Что касается того, может ли власть производить социальный капитал: я думаю, что она может соответствовать или не соответствовать этому процессу. Когда говорят, что рейтинг доверия президента 70%, для меня это объясняется следующим образом: когда люди не доверяют никому, они бы, наверное, делегировали полномочия на уровень богов. Но боги-то разные.
Простите за длинный ответ, просто я на ходу размышляю, потому что вопросы интересные, — спасибо.
Вопрос: Скажите, пожалуйста, неужели наш русский путь в том и заключается, чтобы ждать, пока в Европе что-то изменится в хорошую сторону, и только после этого начинать по-новому прорубать туда окно? Или наш русский путь лишен каких-то своих глубинных положительных корней, которые никому не известны?
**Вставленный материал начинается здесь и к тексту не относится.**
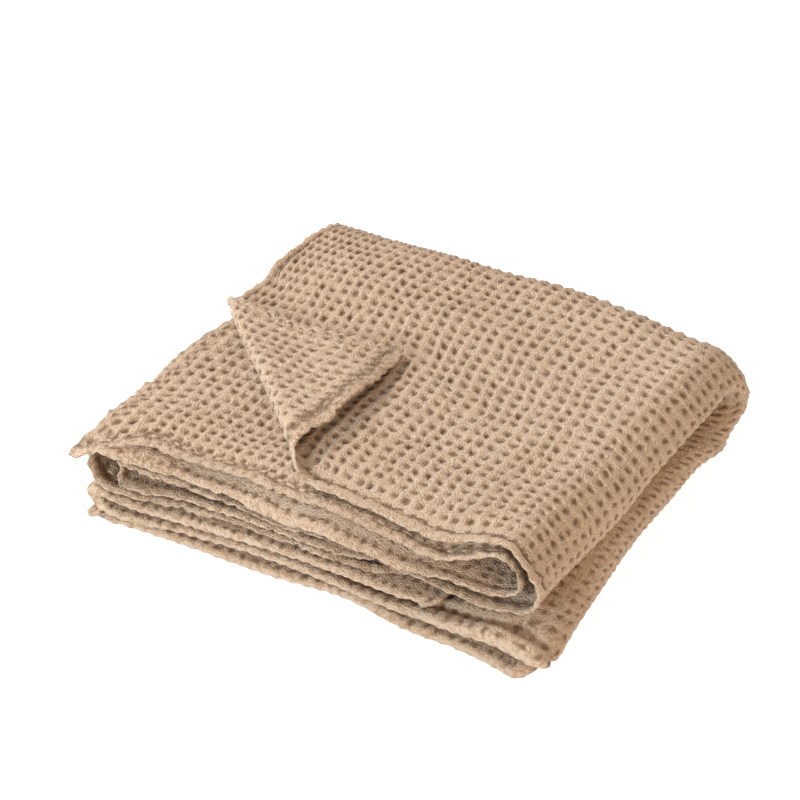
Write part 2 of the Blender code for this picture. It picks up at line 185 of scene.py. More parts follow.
@dataclass(frozen=True)
class StackForm:
    """The folded stack: carries a place on the flat cloth to its place in the stack."""
    pitch: float = 0.0113
    across: float = 106.0
    along: float = 132.6
    thickness: float = 0.36
    right_fold: tuple[float, float] = (32.3, 41.5)
    left_fold: tuple[float, float] = (72.4, 76.8)
    top_length: float = 24.0
    bend_per_height: float = 2.63
    front_fold_half: float = 0.4
    back_tuck: float = 0.32
    fold_sag: float = 0.35
    origin: tuple[float, float] = (-6.448, -9.389)
    places_x: tuple[float, ...] = (-25.0, -13.0, 0.0, 4.0, 7.0)
    pinch_height: tuple[float, ...] = (3.05, 3.20, 3.50, 3.70, 3.80)
    back_bend_y: tuple[float, ...] = (3.0, 3.5, 3.2, 2.2, 1.4)
    outer: FaceFolds = FaceFolds(
        -25.6, 7.0, 3.6, -23.3, 0.95, 0.8, 0.80,
        {Run.TOP: (5.30, 5.45, 5.60, 5.75, 5.70),
         Run.MIDDLE: (2.90, 1.85, 1.60, 0.95, 0.40),
         Run.BOTTOM: (0.95, 1.10, 0.90, 0.85, 0.85)},
        {Run.TOP: (0.00, 0.00, 0.00, 0.00, 0.00),
         Run.MIDDLE: (1.54, 1.60, 1.85, 2.60, 3.20),
         Run.BOTTOM: (2.30, 2.30, 2.50, 2.60, 2.60)})
    inner: FaceFolds = FaceFolds(
        -24.6, 7.0, 2.15, -23.9, 1.5, 2.2, 0.74,
        {Run.TOP: (4.75, 4.75, 4.80, 4.75, 4.85),
         Run.MIDDLE: (3.60, 3.75, 3.60, 2.40, 1.50),
         Run.BOTTOM: (0.40, 0.50, 0.40, 0.36, 0.36)},
        {Run.TOP: (0.56, 0.58, 0.65, 0.70, 0.75),
         Run.MIDDLE: (1.05, 1.10, 1.28, 1.75, 2.25),
         Run.BOTTOM: (2.74, 2.82, 3.05, 3.10, 3.10)})
    leans: tuple[Lean, ...] = (
        Lean(0.0, 0.0, -0.5), Lean(12.0, 0.3, 1.2), Lean(18.0, 1.7, 2.2),
        Lean(24.0, 2.8, 2.8), Lean(28.0, 2.8, 2.9), Lean(33.0, 2.2, 1.1),
        Lean(39.0, 1.7, 1.5), Lean(50.0, 0.8, 1.3), Lean(66.0, 0.0, 1.2))
    lean_span: tuple[float, float] = (-25.0, 11.0)
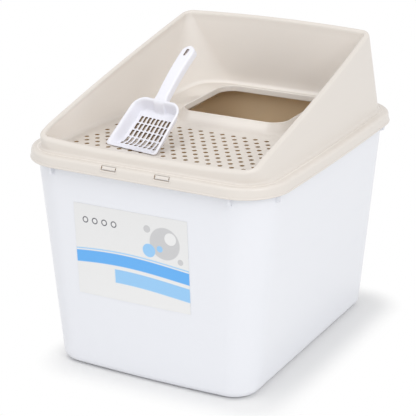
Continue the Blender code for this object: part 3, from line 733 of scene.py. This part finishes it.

Аузан: Понятно. Вы знаете, мой ответ, возможно, вас не устроит: я не знаю, в чем наш русский путь. Я думаю про это, но не могу ответить определенно. Я не имею в виду, что Россия — это обязательно европейская страна, но она может стать европейской страной. А может и не стать. Я понимаю, что в России надконституционные ценности устроены по-другому, чем, скажем, в Англии. Но и в Италии они устроены по-другому, да и внутри Италии – несколько по-разному. Я думаю, что человек, дающий определенный ответ на такого рода вопросы, лукавит. У меня нет определенного ответа на этот вопрос — это предмет размышлений.
Лейбин: Я так понял, что схемы и подходы, излагаемые Александром Александровичем, никак не связаны с тем, какая фактура надконституционных ценностей и укладов, за счет чего, собственно, Россия и может состояться, в чем ее игра. Разговор о социальном контракте не противоречит попыткам опереться на ресурсы и ценности, которые имеются в нашей культуре.
Аузан: Нет, простите. Внесу маленькую поправочку.
Дело в том, что структура надконституционных ценностей, конечно, влияет на такие темы, как социальный контракт и гражданское общество. Мы имеем, несомненно, мифологизированные образы вроде “государства”, “воли”, “правды” — многозначные слова, которые переводятся с точностью до наоборот. По-моему, я приводил этот пример в мае. Меня бесит, когда говорят о политической воле: мол, недостаток политической воли. Но слово “воля” в русском имеет все значения от “а” до “я”: от полной, ничем не ограниченной свободы, вольницы до решения одного единственного лица, который за нас все решит.
Конечно, это предмет национального согласия, что у нас для счастливой жизни не хватает политической воли. У нас есть такого рода мифологизированные вещи. Но мне кажется, что, тем не менее, в надконституционных ценностях нет такого, что запрещало бы развитие, например, гражданского общества. Очень хорошо отметила одну вещь Людмила Михайловна Алексеева. Когда шла полемика, Людмила Александровна в ответ на слова Дугина о том, что слова “гражданин” и “общество” являются кальками, сказала: “Извините, это вполне русские слова. И они не отторгаются сознанием. Они не произносятся в иностранной транскрипции, как, скажем, маркетинг”.
Людмила Вахнина (“Мемориал”): Александр Александрович, в ваших рассуждениях все время возникают описания катастрофических ситуаций. И похоже, что есть обратимые ситуации, как, например, в Германии: произошла катастрофа, а потом все вернулось к норме. Очень страшно думать, что у нас могла произойти необратимая катастрофа. Мы потеряли столько общественных основ... Мы все время исходим из того, что у нас колебательный режим. Но он может сорваться в неуправляемый. Очень страшно, что у нас может произойти именно это.